How to Calculate Cosine Similarity in Python
Cosine similarity measures how similar two vectors are based on the angle between them, regardless of their magnitude. It produces a value between -1 (opposite directions) and 1 (same direction), with 0 indicating no similarity (perpendicular vectors).
This metric is widely used in natural language processing (comparing document vectors), recommendation systems (finding similar items), search engines (ranking relevance), and clustering (grouping similar data points).
The Formula
The cosine similarity between two vectors A and B is:
cosine_similarity = (A · B) / (||A|| × ||B||)
Where:
- A · B is the dot product of vectors A and B
- ||A|| is the Euclidean norm (magnitude) of A
- ||B|| is the Euclidean norm of B
Calculating with NumPy (Manual)
The most straightforward approach uses NumPy's dot() and norm() functions:
import numpy as np
from numpy.linalg import norm
A = np.array([2, 1, 2, 3, 2, 9])
B = np.array([3, 4, 2, 4, 5, 5])
cosine_sim = np.dot(A, B) / (norm(A) * norm(B))

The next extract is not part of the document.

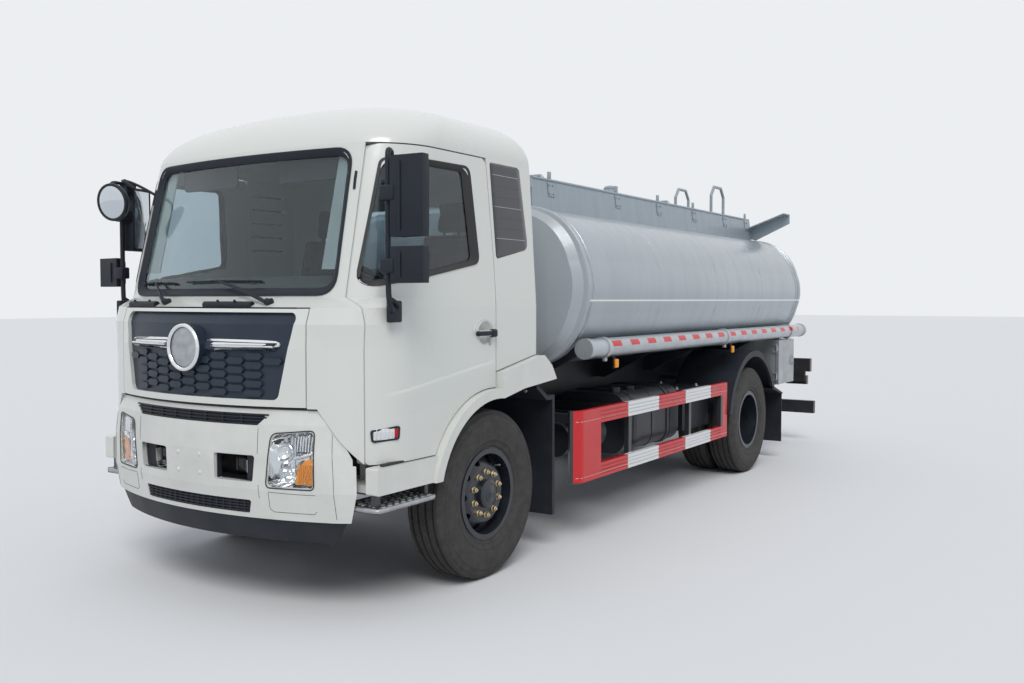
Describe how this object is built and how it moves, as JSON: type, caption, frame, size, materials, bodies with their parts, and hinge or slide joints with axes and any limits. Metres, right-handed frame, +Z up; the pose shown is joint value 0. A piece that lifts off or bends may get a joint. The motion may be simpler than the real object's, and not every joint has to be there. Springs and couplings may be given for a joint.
{
  "type": "two-axle tanker truck",
  "caption": "Forward-control tanker truck: tilting cab, oval tank on a ladder frame, side guards, hose tubes, top walkway coaming and rear ladder.",
  "frame": {"origin": "ground point at the middle of the truck's footprint box", "axes": "+X to the truck's left side, +Y to its rear, +Z up"},
  "size_m": [2.8522, 8.348, 3.081],
  "materials": {
    "cab_paint": "off-white gloss paint",
    "tank_paint": "silver-grey paint",
    "coaming_paint": "grey paint",
    "cabinet_paint": "grey paint",
    "frame_paint": "black chassis paint",
    "engine_paint": "grey enamel on cast iron",
    "guard_paint": "red and white bands",
    "rim_paint": "black wheel paint",
    "tyre": "black rubber",
    "black_plastic": "moulded black plastic",
    "glass": "tinted safety glass",
    "lamp_glass": "clear lamp cover",
    "lamp_red": "red lamp plastic",
    "seat_cloth": "dark seat cloth"
  },
  "bodies": {
    "chassis": {"frame_rails": "frame_paint", "cross_members": "frame_paint", "bumper": "cab_paint", "bumper_lip": "black_plastic", "headlamps": "lamp_glass", "leaf_springs": "frame_paint", "front_axle": "frame_paint", "rear_axle": "frame_paint", "engine": "engine_paint", "driveline": "engine_paint", "radiator": "black_plastic", "side_guards": "guard_paint", "mudguards": "black_plastic", "fuel_tank": "frame_paint", "air_tanks": "frame_paint", "silencer": "frame_paint", "battery_box": "black_plastic", "under_run_bar": "frame_paint", "tail_lamps": "lamp_red", "tank": "tank_paint", "tank_cradle": "frame_paint", "coaming": "coaming_paint", "ladder": "coaming_paint", "hose_tubes": "tank_paint", "valve_cabinet": "cabinet_paint", "discharge_pipe": "frame_paint"},
    "cab": {"cab_floor": "frame_paint", "cab_front": "cab_paint", "cab_side_left": "cab_paint", "cab_side_right": "cab_paint", "cab_rear_wall": "cab_paint", "cab_roof": "cab_paint", "cab_glass": "glass", "dashboard": "black_plastic", "seats": "seat_cloth", "wheel_arches": "cab_paint"},
    "door_left": {"door_left": "cab_paint", "door_glass_left": "glass", "mirror_left": "black_plastic"},
    "door_right": {"door_right": "cab_paint", "door_glass_right": "glass", "mirror_right": "black_plastic"},
    "flap": {"front_flap": "cab_paint", "grille": "black_plastic"},
    "knuckle_left": {"knuckle_left": "frame_paint"},
    "knuckle_right": {"knuckle_right": "frame_paint"},
    "wheel_front_left": {"front_tyre_left": "tyre", "front_rim_left": "rim_paint"},
    "wheel_front_right": {"front_tyre_right": "tyre", "front_rim_right": "rim_paint"},
    "wheel_rear_left": {"rear_tyres_left": "tyre", "rear_rims_left": "rim_paint"},
    "wheel_rear_right": {"rear_tyres_right": "tyre", "rear_rims_right": "rim_paint"},
    "lid_front": {"manhole_lid_front": "coaming_paint"},
    "lid_rear": {"manhole_lid_rear": "coaming_paint"},
    "cabinet_door": {"cabinet_door": "cabinet_paint"}
  },
  "joints": [
    {"name": "cab_tilt", "type": "hinge", "parent": "chassis", "child": "cab", "pos_m": [0, -4.016, 0.82], "axis": [1, 0, 0], "range_deg": [0, 45]},
    {"name": "door_left_swing", "type": "hinge", "parent": "cab", "child": "door_left", "pos_m": [1.055, -3.834, 1.5], "axis": [0, 0, -1], "range_deg": [0, 70]},
    {"name": "door_right_swing", "type": "hinge", "parent": "cab", "child": "door_right", "pos_m": [-1.055, -3.834, 1.5], "axis": [0, 0, 1], "range_deg": [0, 70]},
    {"name": "flap_lift", "type": "hinge", "parent": "cab", "child": "flap", "pos_m": [0, -4.044, 1.69], "axis": [-1, 0, 0], "range_deg": [0, 75]},
    {"name": "steer_left", "type": "hinge", "parent": "chassis", "child": "knuckle_left", "pos_m": [0.9, -2.776, 0.526], "axis": [0, 0, 1], "range_deg": [-35, 35]},
    {"name": "steer_right", "type": "hinge", "parent": "chassis", "child": "knuckle_right", "pos_m": [-0.9, -2.776, 0.526], "axis": [0, 0, 1], "range_deg": [-35, 35]},
    {"name": "wheel_front_left_spin", "type": "hinge", "parent": "knuckle_left", "child": "wheel_front_left", "pos_m": [1.007, -2.776, 0.526], "axis": [1, 0, 0], "continuous": true},
    {"name": "wheel_front_right_spin", "type": "hinge", "parent": "knuckle_right", "child": "wheel_front_right", "pos_m": [-1.007, -2.776, 0.526], "axis": [1, 0, 0], "continuous": true},
    {"name": "wheel_rear_left_spin", "type": "hinge", "parent": "chassis", "child": "wheel_rear_left", "pos_m": [0.934, 1.724, 0.526], "axis": [1, 0, 0], "continuous": true},
    {"name": "wheel_rear_right_spin", "type": "hinge", "parent": "chassis", "child": "wheel_rear_right", "pos_m": [-0.934, 1.724, 0.526], "axis": [1, 0, 0], "continuous": true},
    {"name": "lid_front_lift", "type": "hinge", "parent": "chassis", "child": "lid_front", "pos_m": [0, -0.094, 2.584], "axis": [-1, 0, 0], "range_deg": [0, 100]},
    {"name": "lid_rear_lift", "type": "hinge", "parent": "chassis", "child": "lid_rear", "pos_m": [0, 2.586, 2.584], "axis": [-1, 0, 0], "range_deg": [0, 100]},
    {"name": "cabinet_door_swing", "type": "hinge", "parent": "chassis", "child": "cabinet_door", "pos_m": [1.177, 2.68, 1.049], "axis": [0, 0, -1], "range_deg": [0, 105]}
  ],
  "couplings": [
    {"joint": "steer_right", "follows": "steer_left", "ratio": 1}
  ]
}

print(f"Cosine Similarity: {cosine_sim:.4f}")
Output:
Cosine Similarity: 0.8189
A value of 0.82 indicates the vectors are quite similar in direction.
Wrapping It in a Reusable Function
import numpy as np
from numpy.linalg import norm
def cosine_similarity(a, b):
"""Calculate cosine similarity between two vectors."""
return np.dot(a, b) / (norm(a) * norm(b))
A = np.array([1, 2, 3])
B = np.array([4, 5, 6])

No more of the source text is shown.